Response: Sorenson has several things wrong in his comment, not the least of which is his suggestion that when king Benjamin had his speech written down, Sorenson thinks this is because he is having people interpret it for those who speak another language, such as the Mulekites, when it is quite clear in the scriptural record that he wants his words spread beyond the range of those who could hear him (they were too far away). It had nothing to do with interpretation or a different language. This is verified by the written word: “And it came to pass that he began to speak to his people from the tower; “and they could not all hear his words because of the greatness of the multitude; therefore he caused that the words which he spake should be written and sent forth among those that were not under the sound of his voice, that they might also receive his words” (see Mosiah 2:8, emphasis added).

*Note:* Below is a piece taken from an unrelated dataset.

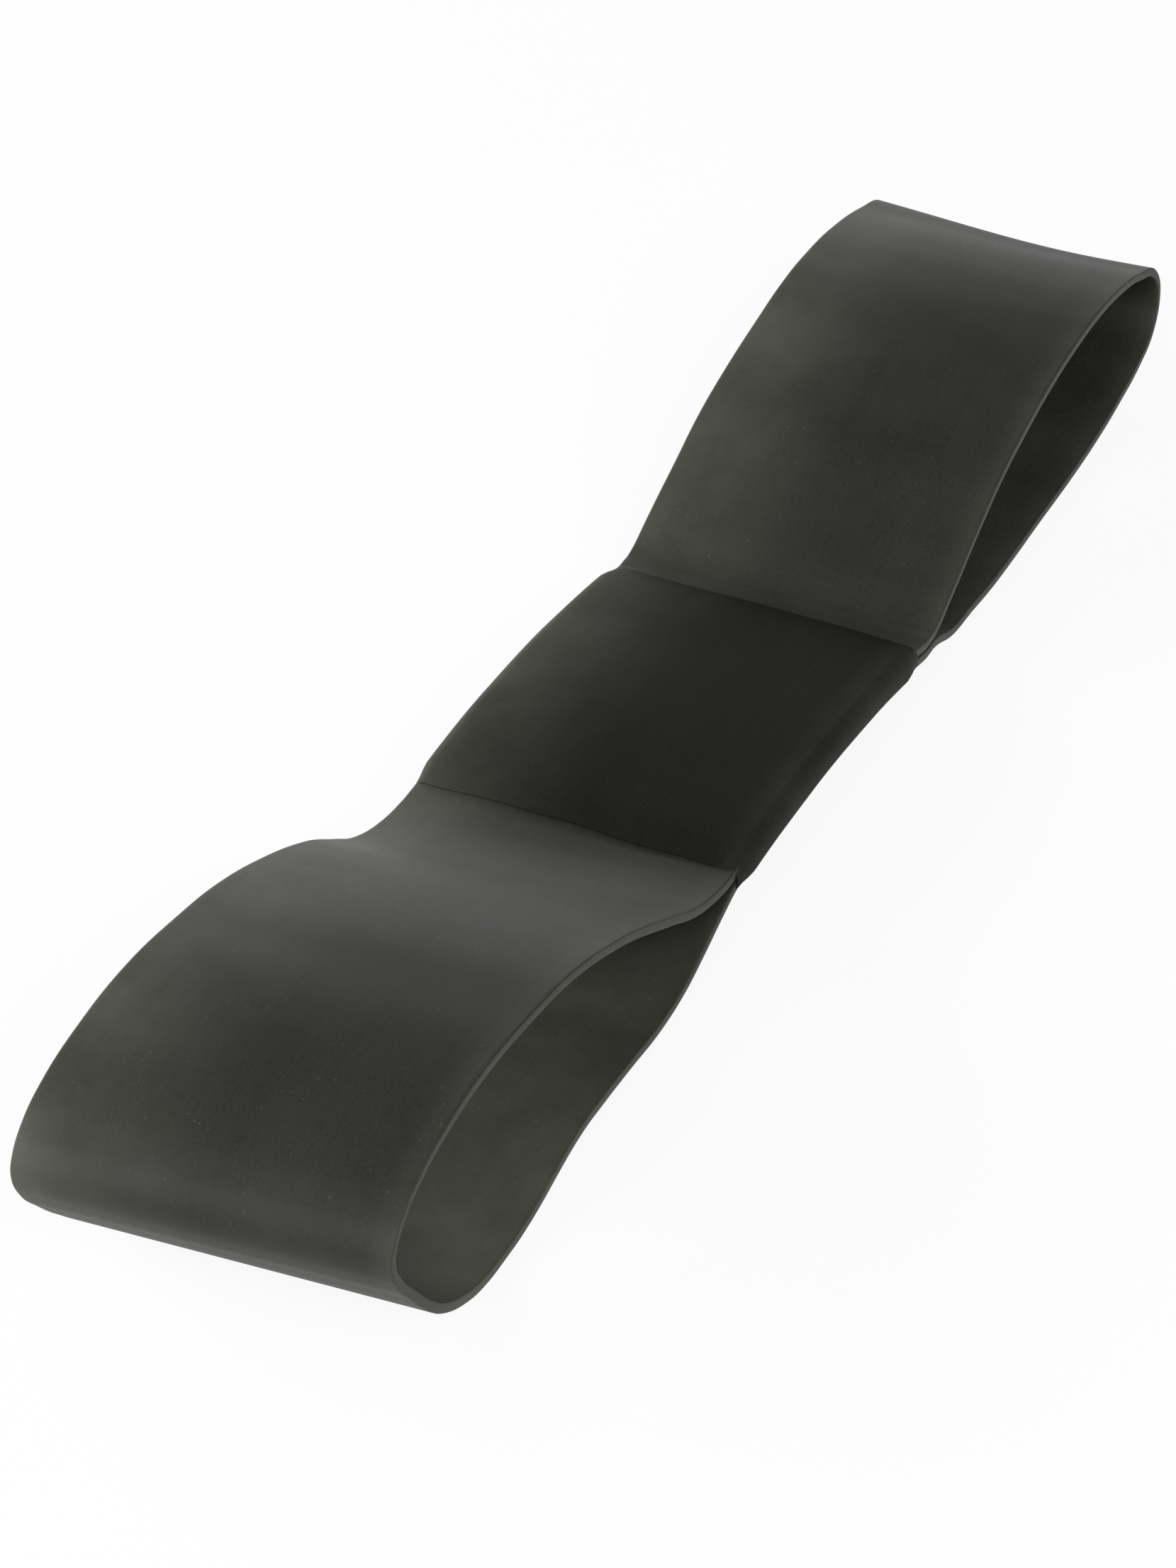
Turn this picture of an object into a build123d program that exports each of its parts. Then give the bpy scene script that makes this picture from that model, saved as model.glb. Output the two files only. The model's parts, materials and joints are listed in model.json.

Comment #4: “Interestingly this giant topic also fits very well the "Heartland Theory." There is a lot of archeology that supports this quite well. I came to your site looking to see if others have had the same or similar thoughts and was happy to see corroboration in your writing!” Ylluminate

Response: We have written little about the idea of giant people in times past, and stay away from such topics. That large and mighty men, as Jaredites are described, also fits the description of early landings at Santa Elena, which we think were the Jaredites is as far as we have taken the “large and mighty men.”

On the other hand, the term also applies to the great men of a group. That is, the heroes of a nation were referred to as “large and mighty men.”